My girlfriend recently walked in on me masturbating in our bedroom and was really offended. She doesn’t understand why I need to masturbate when we are in a relationship and have sex regularly. She said that she stopped masturbating and wants me to do the same, as well. Now we are in a big fight and I am not sure exactly what the big deal is? Who cares?!

--Caught Red-Handed

 

Dear Caught Red-Handed,

Your girlfriend is seriously overreacting. I wonder if she has some underlying issues with jealousy or other insecurities that is making her act this way? Perhaps she has her own hang ups about masturbating and is projecting them on to you. In any case, it really isn’t fair (or realistic) to expect you to stop masturbating when you are alone. Unless this recreational activity is impairing you from doing other important functions in your daily life, there is no reason for you to be “forced” to stop this healthy and normal function.

I would explain to her that your sex life is fulfilling and is in no way a reflection on the fact that you still enjoy masturbating occasionally. Some people have a higher sex drive and need that “release” more often. Some people masturbate when they are stressed our or having trouble sleeping. It doesn’t mean that you aren’t satisfied or happy with your sex life. This is something separate from that.

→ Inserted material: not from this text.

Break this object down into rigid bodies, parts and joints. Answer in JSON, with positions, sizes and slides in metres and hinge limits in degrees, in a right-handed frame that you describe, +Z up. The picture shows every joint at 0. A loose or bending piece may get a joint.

Now, if you are choosing to masturbate over sex, or are avoiding sex with her, then I could understand her worries. But this just seems like a deeper issue with her that may need exploring. After you explain your position on the issue, see how she responds. She may realize that she overreacted and back off of the topic all together. However, if she continues to display overly emotional reactions to the idea of you having a little solo time, it may be time to reconsider the relationship. I know this sounds extreme, but is this the kind of nonsense you want to be dealing with? Encourage her to seek counseling, or even go with her to couple’s counseling so you can get to the root of this issue.

Good luck and thanks for the question!